WHAT THE TASK REQUIRES: Every line below that contains "shown" is to be copied.

SUPPLIED RECORDS:
########

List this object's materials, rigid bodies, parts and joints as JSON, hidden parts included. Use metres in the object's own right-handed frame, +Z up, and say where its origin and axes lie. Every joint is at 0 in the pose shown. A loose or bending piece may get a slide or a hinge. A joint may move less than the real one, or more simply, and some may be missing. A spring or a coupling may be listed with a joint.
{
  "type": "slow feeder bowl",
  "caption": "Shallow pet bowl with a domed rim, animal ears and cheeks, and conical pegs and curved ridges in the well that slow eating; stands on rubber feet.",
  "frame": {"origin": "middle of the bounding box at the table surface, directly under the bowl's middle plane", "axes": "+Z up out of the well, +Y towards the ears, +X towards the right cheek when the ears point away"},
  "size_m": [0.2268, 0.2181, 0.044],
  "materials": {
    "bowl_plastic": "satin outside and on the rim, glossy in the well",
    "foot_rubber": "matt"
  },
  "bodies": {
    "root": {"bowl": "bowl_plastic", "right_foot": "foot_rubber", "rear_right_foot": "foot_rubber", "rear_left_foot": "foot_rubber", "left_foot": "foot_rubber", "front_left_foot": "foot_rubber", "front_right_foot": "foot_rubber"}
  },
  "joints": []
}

########

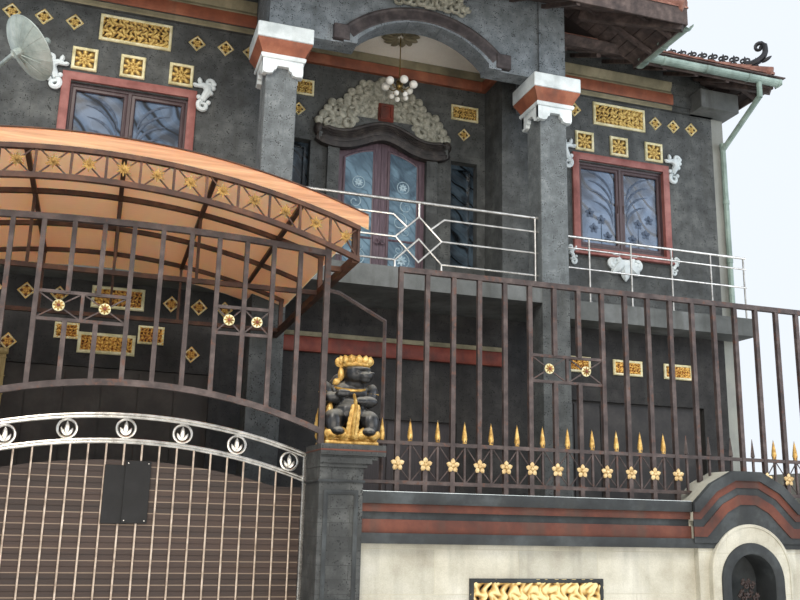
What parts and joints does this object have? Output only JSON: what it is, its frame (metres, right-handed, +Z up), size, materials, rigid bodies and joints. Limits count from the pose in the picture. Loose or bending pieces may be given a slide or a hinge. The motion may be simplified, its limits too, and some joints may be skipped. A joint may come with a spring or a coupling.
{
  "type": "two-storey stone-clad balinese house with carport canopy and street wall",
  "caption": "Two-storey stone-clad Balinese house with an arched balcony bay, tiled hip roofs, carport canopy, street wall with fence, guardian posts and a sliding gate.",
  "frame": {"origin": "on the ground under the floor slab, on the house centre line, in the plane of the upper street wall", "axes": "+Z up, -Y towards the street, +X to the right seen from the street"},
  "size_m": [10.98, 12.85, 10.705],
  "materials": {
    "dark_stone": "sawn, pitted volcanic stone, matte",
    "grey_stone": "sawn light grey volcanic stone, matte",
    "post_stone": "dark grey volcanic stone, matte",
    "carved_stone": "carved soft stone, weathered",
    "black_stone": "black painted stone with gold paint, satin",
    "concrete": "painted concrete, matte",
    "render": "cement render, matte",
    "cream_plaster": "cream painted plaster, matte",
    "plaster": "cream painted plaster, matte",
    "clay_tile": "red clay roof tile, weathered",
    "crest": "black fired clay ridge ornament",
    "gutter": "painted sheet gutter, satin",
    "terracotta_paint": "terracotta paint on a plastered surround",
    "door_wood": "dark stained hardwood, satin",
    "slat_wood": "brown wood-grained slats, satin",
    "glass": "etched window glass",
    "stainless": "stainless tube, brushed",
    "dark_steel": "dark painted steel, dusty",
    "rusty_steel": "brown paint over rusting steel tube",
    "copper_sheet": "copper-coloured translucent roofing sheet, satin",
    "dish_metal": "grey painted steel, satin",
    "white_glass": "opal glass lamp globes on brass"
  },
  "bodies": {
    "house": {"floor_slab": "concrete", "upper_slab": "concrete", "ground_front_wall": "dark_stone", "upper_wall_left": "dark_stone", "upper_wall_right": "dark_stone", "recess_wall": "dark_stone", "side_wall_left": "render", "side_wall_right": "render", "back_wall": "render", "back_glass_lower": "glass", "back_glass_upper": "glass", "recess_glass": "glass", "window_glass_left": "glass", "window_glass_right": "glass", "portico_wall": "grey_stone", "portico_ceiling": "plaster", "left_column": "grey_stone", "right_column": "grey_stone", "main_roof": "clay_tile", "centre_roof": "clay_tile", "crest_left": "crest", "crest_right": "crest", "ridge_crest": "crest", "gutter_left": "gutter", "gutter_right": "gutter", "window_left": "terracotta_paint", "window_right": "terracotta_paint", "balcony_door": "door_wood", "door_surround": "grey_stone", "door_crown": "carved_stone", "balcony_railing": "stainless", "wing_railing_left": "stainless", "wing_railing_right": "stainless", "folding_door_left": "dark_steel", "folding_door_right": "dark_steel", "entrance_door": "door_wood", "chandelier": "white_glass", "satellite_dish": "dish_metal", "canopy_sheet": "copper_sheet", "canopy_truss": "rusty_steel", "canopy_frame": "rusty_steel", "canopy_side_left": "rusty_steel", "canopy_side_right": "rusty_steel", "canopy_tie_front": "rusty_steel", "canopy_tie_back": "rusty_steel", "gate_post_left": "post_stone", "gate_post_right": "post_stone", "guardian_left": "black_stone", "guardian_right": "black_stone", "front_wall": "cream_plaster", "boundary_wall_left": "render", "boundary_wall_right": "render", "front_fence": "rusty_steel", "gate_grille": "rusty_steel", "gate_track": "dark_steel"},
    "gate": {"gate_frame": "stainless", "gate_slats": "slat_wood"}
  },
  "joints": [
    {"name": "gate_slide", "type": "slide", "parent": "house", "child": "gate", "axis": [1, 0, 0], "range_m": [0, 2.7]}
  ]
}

########

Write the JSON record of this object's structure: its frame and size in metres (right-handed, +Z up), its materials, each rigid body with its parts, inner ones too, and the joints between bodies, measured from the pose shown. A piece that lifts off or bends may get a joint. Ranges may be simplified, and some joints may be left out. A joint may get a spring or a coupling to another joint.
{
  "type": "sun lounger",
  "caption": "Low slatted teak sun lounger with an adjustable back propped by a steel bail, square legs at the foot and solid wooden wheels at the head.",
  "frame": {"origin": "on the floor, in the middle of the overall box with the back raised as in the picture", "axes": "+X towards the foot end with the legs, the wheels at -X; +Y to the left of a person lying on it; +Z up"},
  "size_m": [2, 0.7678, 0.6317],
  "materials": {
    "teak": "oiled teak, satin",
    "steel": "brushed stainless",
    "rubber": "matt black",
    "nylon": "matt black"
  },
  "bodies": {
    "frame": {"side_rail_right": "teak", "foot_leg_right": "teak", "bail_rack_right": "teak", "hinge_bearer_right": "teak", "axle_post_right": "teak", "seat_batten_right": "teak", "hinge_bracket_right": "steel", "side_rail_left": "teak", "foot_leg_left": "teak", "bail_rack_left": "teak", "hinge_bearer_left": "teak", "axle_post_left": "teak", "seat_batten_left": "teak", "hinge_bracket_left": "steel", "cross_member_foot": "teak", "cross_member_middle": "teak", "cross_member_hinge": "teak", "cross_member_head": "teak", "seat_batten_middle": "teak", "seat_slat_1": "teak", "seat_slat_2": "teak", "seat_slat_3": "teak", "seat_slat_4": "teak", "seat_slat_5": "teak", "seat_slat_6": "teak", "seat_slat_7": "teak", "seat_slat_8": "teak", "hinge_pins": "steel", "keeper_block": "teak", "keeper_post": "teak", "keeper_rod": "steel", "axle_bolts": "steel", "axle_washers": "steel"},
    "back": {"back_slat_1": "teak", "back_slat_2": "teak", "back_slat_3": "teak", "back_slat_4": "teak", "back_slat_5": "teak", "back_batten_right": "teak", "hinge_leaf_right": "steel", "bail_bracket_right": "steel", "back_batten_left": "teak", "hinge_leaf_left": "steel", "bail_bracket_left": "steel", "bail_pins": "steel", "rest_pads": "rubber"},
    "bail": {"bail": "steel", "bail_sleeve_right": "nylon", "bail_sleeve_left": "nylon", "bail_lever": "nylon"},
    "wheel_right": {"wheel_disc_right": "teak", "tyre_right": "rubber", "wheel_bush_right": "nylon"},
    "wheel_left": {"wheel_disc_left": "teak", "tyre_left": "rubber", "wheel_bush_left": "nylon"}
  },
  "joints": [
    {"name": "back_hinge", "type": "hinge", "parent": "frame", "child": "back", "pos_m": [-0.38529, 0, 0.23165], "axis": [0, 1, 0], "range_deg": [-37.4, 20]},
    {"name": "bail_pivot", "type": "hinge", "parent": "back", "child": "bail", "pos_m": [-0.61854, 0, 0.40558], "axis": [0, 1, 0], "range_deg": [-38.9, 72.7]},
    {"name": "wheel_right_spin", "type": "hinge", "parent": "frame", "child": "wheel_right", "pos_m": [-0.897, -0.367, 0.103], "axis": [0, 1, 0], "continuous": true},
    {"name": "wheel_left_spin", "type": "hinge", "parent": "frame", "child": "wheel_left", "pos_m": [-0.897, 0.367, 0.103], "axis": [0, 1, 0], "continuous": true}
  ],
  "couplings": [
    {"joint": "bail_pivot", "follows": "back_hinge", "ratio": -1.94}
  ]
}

########

OUTPUT FOR THIS EXERCISE:
List this object's materials, rigid bodies, parts and joints as JSON, hidden parts included. Use metres in the object's own right-handed frame, +Z up, and say where its origin and axes lie. Every joint is at 0 in the pose shown. A loose or bending piece may get a slide or a hinge. A joint may move less than the real one, or more simply, and some may be missing. A spring or a coupling may be listed with a joint.
Write the JSON record of this object's structure: its frame and size in metres (right-handed, +Z up), its materials, each rigid body with its parts, inner ones too, and the joints between bodies, measured from the pose shown. A piece that lifts off or bends may get a joint. Ranges may be simplified, and some joints may be left out. A joint may get a spring or a coupling to another joint.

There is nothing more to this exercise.